We thank the reviewer for raising this point and will revise the paper to better highlight these advantages of the light field representation (L30–32).
Compared with LVSM:
Like our approach, LVSM is also reconstruction-free and operates entirely on token-based representations. The key distinction is in how the scene is represented. LVSM models the scene using all tokens from all input images, without explicit spatial organization. In contrast, our light field tokens (CLiFTs) are explicitly associated with rays, encoding localized appearance and geometry. This ray-based, localized design is fundamental to our contributions: it allows the scene to be represented as a variable-length list of compressed tokens and enables compute-adaptive rendering by selecting only the subset of tokens relevant to a target view. We will revise the paper to clarify these differences more explicitly (L91–99).

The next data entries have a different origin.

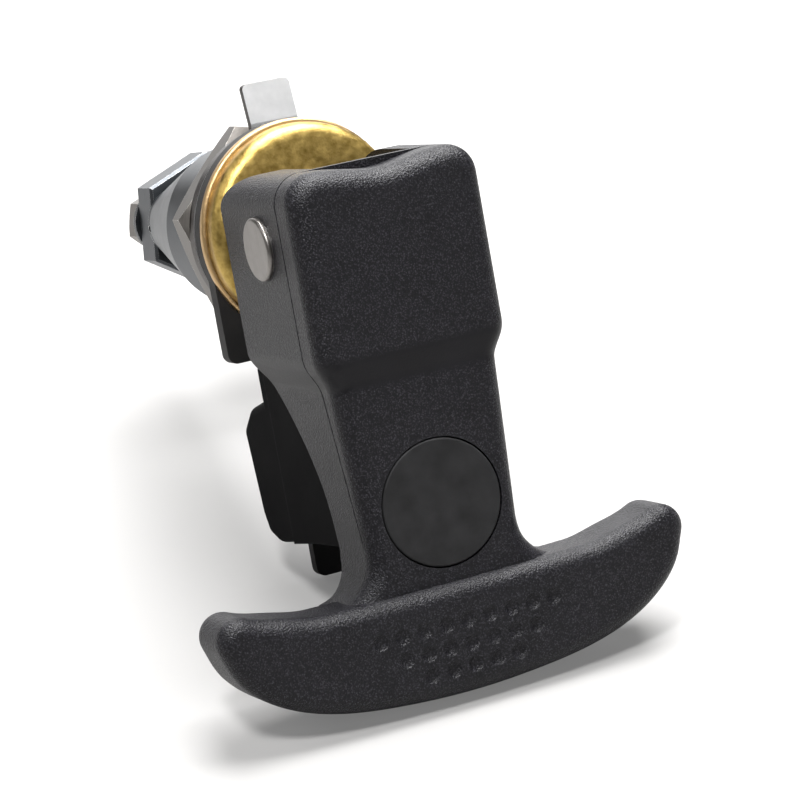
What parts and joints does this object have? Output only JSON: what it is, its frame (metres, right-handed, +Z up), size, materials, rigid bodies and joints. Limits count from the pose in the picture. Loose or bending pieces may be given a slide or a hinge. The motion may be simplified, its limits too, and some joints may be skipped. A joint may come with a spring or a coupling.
{
  "type": "folding T-handle compression latch",
  "caption": "Folding T-handle compression latch: black handle with a push button and lock case, pivoting on a cupped barrel through the panel, with a shaft, sleeve and pawl behind.",
  "frame": {"origin": "where the shaft's axis meets the panel's outer face, which is the gasket's rear face", "axes": "+Y runs along the shaft from the handle through the panel to the pawl, +Z is up, +X is to the right of a person who faces the handle; the handle is folded down"},
  "size_m": [0.1006, 0.1384, 0.1209],
  "materials": {
    "black_texture": "coarse textured black powder coat on a die casting",
    "black_smooth": "smooth matt black coat",
    "yellow_zinc": "zinc plated and yellow passivated steel",
    "bright_zinc": "bright zinc plated steel",
    "matt_zinc": "matt zinc plated pressed steel",
    "plain_steel": "turned plain steel",
    "stainless": "turned stainless steel",
    "bronze": "sintered bronze",
    "spring_steel": "drawn spring wire",
    "rubber": "matt moulded rubber"
  },
  "bodies": {
    "housing": {"guide_barrel": "bright_zinc", "front_bush": "bronze", "shaft_seal": "rubber", "domed_cup": "yellow_zinc", "panel_gasket": "rubber", "tab_washer": "matt_zinc", "flat_washer": "matt_zinc", "mounting_nut": "plain_steel", "tapered_sleeve": "bright_zinc", "bush_clip": "spring_steel"},
    "bush": {"turning_bush": "bronze"},
    "shaft": {"latch_shaft": "stainless", "return_spring": "spring_steel", "spring_seat": "bright_zinc", "seat_clip": "spring_steel", "pawl_collar": "bright_zinc", "pawl": "bright_zinc", "pawl_washer": "bright_zinc", "pawl_lock_nut": "plain_steel"},
    "handle": {"handle_cover": "black_texture", "handle_frame": "black_texture", "pivot_pin": "stainless", "ear_spacers": "bronze", "cover_screws": "stainless", "case_base": "black_texture", "case_back": "black_texture", "case_screws": "stainless", "back_screws": "stainless"},
    "button": {"push_button": "black_smooth", "button_spring": "spring_steel"},
    "catch": {"tongue": "black_smooth", "tongue_spring": "spring_steel"}
  },
  "joints": [
    {"name": "latch_turn", "type": "hinge", "parent": "housing", "child": "bush", "pos_m": [0, 0, 0], "axis": [0, 1, 0], "range_deg": [0, 90]},
    {"name": "compression_travel", "type": "slide", "parent": "bush", "child": "shaft", "axis": [0, 1, 0], "range_m": [0, 0.0028], "deforming": ["return_spring"]},
    {"name": "handle_fold", "type": "hinge", "parent": "shaft", "child": "handle", "pos_m": [0, -0.0306, 0], "axis": [-1, 0, 0], "range_deg": [0, 90]},
    {"name": "button_press", "type": "slide", "parent": "handle", "child": "button", "axis": [0, 1, 0], "range_m": [0, 0.0035], "stiffness_N_per_m": 1200, "springref_m": -0.003, "deforming": ["button_spring"]},
    {"name": "tongue_retract", "type": "slide", "parent": "handle", "child": "catch", "axis": [0, 0, 1], "range_m": [0, 0.00565], "stiffness_N_per_m": 300, "springref_m": -0.003, "deforming": ["tongue_spring"]}
  ],
  "couplings": [
    {"joint": "compression_travel", "follows": "handle_fold", "m_per_rad": 0.00178},
    {"joint": "tongue_retract", "follows": "button_press", "ratio": 1.6}
  ]
}
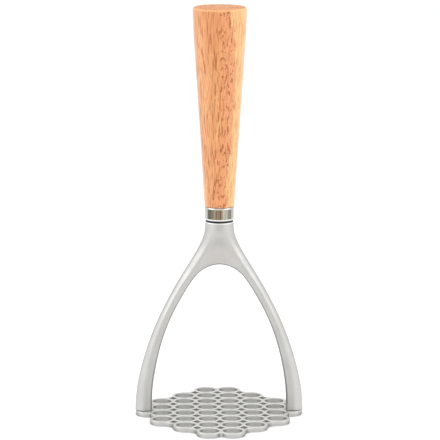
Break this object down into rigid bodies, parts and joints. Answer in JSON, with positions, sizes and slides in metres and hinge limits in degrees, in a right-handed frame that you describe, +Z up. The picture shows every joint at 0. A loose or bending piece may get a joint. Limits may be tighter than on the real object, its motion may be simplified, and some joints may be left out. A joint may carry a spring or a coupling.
{
  "type": "potato masher",
  "caption": "Hand potato masher: tapered turned wooden handle, steel ferrule, cast wishbone fork with curved arms, and a flat perforated mashing plate across its feet.",
  "frame": {"origin": "middle of the underside of the mashing plate, on the handle's axis", "axes": "+Z up along the handle, from the plate to the handle's end; X across the fork, from one foot to the other; Y from front to back, along the plate's longer way"},
  "size_m": [0.1022, 0.1122, 0.25],
  "materials": {
    "handle_wood": "oiled, straight orange-tan grain along the handle",
    "ferrule_steel": "polished stainless steel",
    "seal_rubber": "matt black",
    "insert_brass": "turned",
    "fastener_steel": "plain stainless steel",
    "cast_metal": "satin, bead-blasted casting"
  },
  "bodies": {
    "root": {"handle": "handle_wood", "ferrule": "ferrule_steel", "sealing_ring": "seal_rubber", "threaded_insert": "insert_brass", "tie_stud": "fastener_steel", "fork": "cast_metal", "mash_plate": "cast_metal", "plate_screw_left": "fastener_steel", "plate_screw_right": "fastener_steel"}
  },
  "joints": []
}
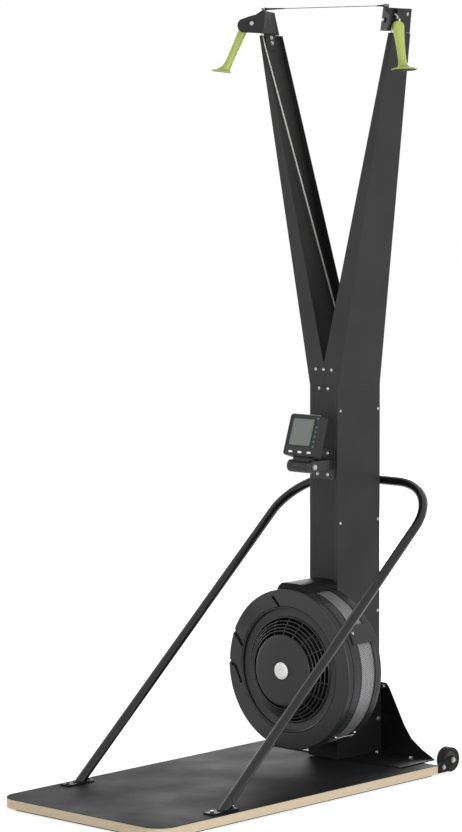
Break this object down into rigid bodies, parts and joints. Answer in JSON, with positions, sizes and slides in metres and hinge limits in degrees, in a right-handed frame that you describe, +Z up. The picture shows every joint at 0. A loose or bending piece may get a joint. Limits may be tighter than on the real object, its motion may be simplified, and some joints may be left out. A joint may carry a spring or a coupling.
{
  "type": "ski ergometer",
  "caption": "Standing ski training machine: platform, forked mast, hand pulls on cords over toed-out pulleys, caged air fan and tilting monitor.",
  "frame": {"origin": "on the floor, below the middle of the whole machine's box", "axes": "+Z up the mast, +Y from the user towards the mast, +X to the user's right"},
  "size_m": [0.7336, 1.22, 2.147],
  "materials": {
    "plywood": "bare plywood edge, sealed",
    "black_laminate": "satin black laminate, fine grip texture",
    "rubber": "matt black rubber",
    "dark_paint": "charcoal powder coat on aluminium sheet",
    "black_steel": "black powder coat",
    "black_plastic": "moulded black plastic, fine texture",
    "grey_plastic": "moulded dark grey plastic",
    "pale_plastic": "moulded off-white plastic",
    "handle_plastic": "yellow-green moulded plastic",
    "silver_mesh": "perforated bright sheet",
    "steel": "zinc plated",
    "cord": "braided off-white cord",
    "display_glass": "clear window over a grey-green display"
  },
  "bodies": {
    "frame": {"platform_board": "plywood", "platform_top": "black_laminate", "runner_front": "rubber", "runner_left": "rubber", "runner_right": "rubber", "base_bracket": "black_steel", "mast_shell_left": "dark_paint", "mast_shell_right": "dark_paint", "front_cover": "dark_paint", "rear_cover": "dark_paint", "yoke_plate": "black_steel", "head_bracket_left": "dark_paint", "head_bracket_right": "dark_paint", "handle_cord_left": "cord", "handle_cord_right": "cord", "arm_cord_left": "cord", "arm_cord_right": "cord", "tie_cord": "cord", "bearing_front": "black_steel", "bearing_rear": "black_steel", "cage_rear": "black_plastic", "cage_band": "silver_mesh", "cage_front": "black_plastic", "cage_strap": "black_plastic", "cage_clip": "black_plastic", "centre_cover": "grey_plastic", "hub_cap": "pale_plastic", "monitor_bracket": "black_plastic", "hinge_bolt": "steel", "hoop_tube": "black_steel", "hoop_foot_left": "black_steel", "hoop_foot_right": "black_steel", "hoop_clamp": "black_steel", "wheel_fork_left": "black_steel", "wheel_fork_right": "black_steel"},
    "handle_left": {"handle_left": "handle_plastic"},
    "handle_right": {"handle_right": "handle_plastic"},
    "head_pulley_left": {"head_pulley_left": "grey_plastic"},
    "head_pulley_right": {"head_pulley_right": "grey_plastic"},
    "guide_pulley_left": {"guide_pulley_left": "grey_plastic"},
    "guide_pulley_right": {"guide_pulley_right": "grey_plastic"},
    "cord_drum_left": {"cord_drum_left": "grey_plastic"},
    "cord_drum_right": {"cord_drum_right": "grey_plastic"},
    "fan": {"fan_wheel": "black_plastic", "fan_shaft": "steel"},
    "damper_ring": {"damper_ring": "black_plastic"},
    "monitor": {"monitor_back": "black_plastic", "monitor_front": "black_plastic", "display": "display_glass"},
    "button_side_1": {"button_side_1": "grey_plastic"},
    "button_side_2": {"button_side_2": "grey_plastic"},
    "button_side_3": {"button_side_3": "grey_plastic"},
    "button_side_4": {"button_side_4": "grey_plastic"},
    "button_side_5": {"button_side_5": "grey_plastic"},
    "button_side_6": {"button_side_6": "grey_plastic"},
    "button_low_1": {"button_low_1": "pale_plastic"},
    "button_low_2": {"button_low_2": "pale_plastic"},
    "button_low_3": {"button_low_3": "pale_plastic"},
    "transport_wheel_left": {"transport_wheel_left": "rubber"},
    "transport_wheel_right": {"transport_wheel_right": "rubber"}
  },
  "joints": [
    {"name": "handle_left_pull", "type": "slide", "parent": "frame", "child": "handle_left", "axis": [0, 0, -1], "range_m": [0, 1.3], "stiffness_N_per_m": 8, "springref_m": -0.6, "deforming": ["handle_cord_left"]},
    {"name": "handle_right_pull", "type": "slide", "parent": "frame", "child": "handle_right", "axis": [0, 0, -1], "range_m": [0, 1.3], "stiffness_N_per_m": 8, "springref_m": -0.6, "deforming": ["handle_cord_right"]},
    {"name": "head_pulley_left_turn", "type": "hinge", "parent": "frame", "child": "head_pulley_left", "pos_m": [-0.2621, 0.35821, 2.102], "axis": [-0.5592, 0.829, 0], "range_deg": [-4660, 5]},
    {"name": "head_pulley_right_turn", "type": "hinge", "parent": "frame", "child": "head_pulley_right", "pos_m": [0.2621, 0.35821, 2.102], "axis": [0.5592, 0.829, 0], "range_deg": [-5, 4660]},
    {"name": "guide_pulley_left_turn", "type": "hinge", "parent": "frame", "child": "guide_pulley_left", "pos_m": [-0.019, 0.488, 1.12], "axis": [0, 1, 0], "range_deg": [-4660, 5]},
    {"name": "guide_pulley_right_turn", "type": "hinge", "parent": "frame", "child": "guide_pulley_right", "pos_m": [0.013, 0.399, 1.12], "axis": [0, 1, 0], "range_deg": [-5, 4660]},
    {"name": "cord_drum_left_turn", "type": "hinge", "parent": "frame", "child": "cord_drum_left", "pos_m": [0, 0.488, 0.302], "axis": [0, 1, 0], "range_deg": [-5, 3045]},
    {"name": "cord_drum_right_turn", "type": "hinge", "parent": "frame", "child": "cord_drum_right", "pos_m": [0, 0.399, 0.302], "axis": [0, 1, 0], "range_deg": [-5, 3045]},
    {"name": "fan_spin", "type": "hinge", "parent": "frame", "child": "fan", "pos_m": [0, 0.3, 0.302], "axis": [0, 1, 0], "continuous": true},
    {"name": "damper_turn", "type": "hinge", "parent": "frame", "child": "damper_ring", "pos_m": [0, 0.22, 0.302], "axis": [0, 1, 0], "range_deg": [0, 60]},
    {"name": "monitor_tilt", "type": "hinge", "parent": "frame", "child": "monitor", "pos_m": [0, 0.274, 0.865], "axis": [1, 0, 0], "range_deg": [-12, 30]},
    {"name": "press_side_1", "type": "slide", "parent": "monitor", "child": "button_side_1", "axis": [0, 0.9494, -0.314], "range_m": [0, 0.001], "stiffness_N_per_m": 800},
    {"name": "press_side_2", "type": "slide", "parent": "monitor", "child": "button_side_2", "axis": [0, 0.9494, -0.314], "range_m": [0, 0.001], "stiffness_N_per_m": 800},
    {"name": "press_side_3", "type": "slide", "parent": "monitor", "child": "button_side_3", "axis": [0, 0.9494, -0.314], "range_m": [0, 0.001], "stiffness_N_per_m": 800},
    {"name": "press_side_4", "type": "slide", "parent": "monitor", "child": "button_side_4", "axis": [0, 0.9494, -0.314], "range_m": [0, 0.001], "stiffness_N_per_m": 800},
    {"name": "press_side_5", "type": "slide", "parent": "monitor", "child": "button_side_5", "axis": [0, 0.9494, -0.314], "range_m": [0, 0.001], "stiffness_N_per_m": 800},
    {"name": "press_side_6", "type": "slide", "parent": "monitor", "child": "button_side_6", "axis": [0, 0.9494, -0.314], "range_m": [0, 0.001], "stiffness_N_per_m": 800},
    {"name": "press_low_1", "type": "slide", "parent": "monitor", "child": "button_low_1", "axis": [0, 0.9494, -0.314], "range_m": [0, 0.001], "stiffness_N_per_m": 800},
    {"name": "press_low_2", "type": "slide", "parent": "monitor", "child": "button_low_2", "axis": [0, 0.9494, -0.314], "range_m": [0, 0.001], "stiffness_N_per_m": 800},
    {"name": "press_low_3", "type": "slide", "parent": "monitor", "child": "button_low_3", "axis": [0, 0.9494, -0.314], "range_m": [0, 0.001], "stiffness_N_per_m": 800},
    {"name": "wheel_left_spin", "type": "hinge", "parent": "frame", "child": "transport_wheel_left", "pos_m": [-0.2795, 0.576, 0.0365], "axis": [1, 0, 0], "continuous": true},
    {"name": "wheel_right_spin", "type": "hinge", "parent": "frame", "child": "transport_wheel_right", "pos_m": [0.2795, 0.576, 0.0365], "axis": [1, 0, 0], "continuous": true}
  ],
  "couplings": [
    {"joint": "head_pulley_left_turn", "follows": "handle_left_pull", "rad_per_m": -62.5},
    {"joint": "guide_pulley_left_turn", "follows": "handle_left_pull", "rad_per_m": -62.5},
    {"joint": "cord_drum_left_turn", "follows": "handle_left_pull", "rad_per_m": 40.816},
    {"joint": "head_pulley_right_turn", "follows": "handle_right_pull", "rad_per_m": 62.5},
    {"joint": "guide_pulley_right_turn", "follows": "handle_right_pull", "rad_per_m": 62.5},
    {"joint": "cord_drum_right_turn", "follows": "handle_right_pull", "rad_per_m": 40.816}
  ]
}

W2&Q2: Potential issues with K-means and the ablation study for its effectiveness
We thank the reviewer for raising this important question. We agree that the latent K-means clustering may not be optimal, as it is based on heuristics and not explicitly optimized for the final objective—rendering quality. To assess its effectiveness, we compared latent K-means with a simple patch-wise clustering baseline that uses non-overlapping local patches. The table below reports PSNR scores for both methods, with and without neural condensation, under two token budget settings (256 and 1024 tokens):
| 256 | 1024 | |
|---|---|---|
| Patch-wise | 22.64 | 27.48 |
| Patch-wise with condenser | 22.97 (+0.33) | 27.55 (+0.07) |
| K-means | 24.46 | 28.17 |
| K-means with condenser | 25.21 (+0.75) | 28.41 (+0.24) |
These results show that latent K-means consistently outperforms patch-wise clustering at both budget levels, with particularly notable improvements under stronger compression (e.g., +2.24 PSNR at 256 tokens with condensation). This advantage arises because patch-wise clustering allocates capacity uniformly across regions, while latent K-means adaptively places tokens in more informative areas, thereby better preserving quality when token budgets are tight. We will include this ablation study in the final version of the paper.
W3&Q3: Motivation, design choice, and ablation of the condensation network.
We thank the reviewer for their feedback. The goal of the neural condensation module is to extract information from to-be-discarded tokens and condense it into a smaller set of representative tokens. The architecture is intentionally designed to achieve this: self-attention facilitates information exchange among cluster centroids, while cross-attention allows each centroid to absorb relevant information from the tokens assigned to it. We will clarify this explanation in Lines 139–150 of the revised paper.
Our ablation study in Figure 3 supports this design choice. When the condenser module is removed, model performance degrades significantly under high compression rates. This is expected, as the majority of token information is lost without condensation, highlighting the importance of this module for effective compression.
Q1: Method performs across scenes with varying complexity
We followed prior works in selecting the RealEstate10K and DL3DV datasets, which offer varying levels of complexity. RealEstate10K consists of indoor scenes with relatively smooth camera trajectories, whereas DL3DV presents more challenging conditions, including outdoor environments and complex camera motion.
Our model demonstrates strong performance on both datasets, highlighting its ability to generalize across diverse scenarios. A visual comparison of the rendering results on these datasets is included in the supplementary video (demo.mp4).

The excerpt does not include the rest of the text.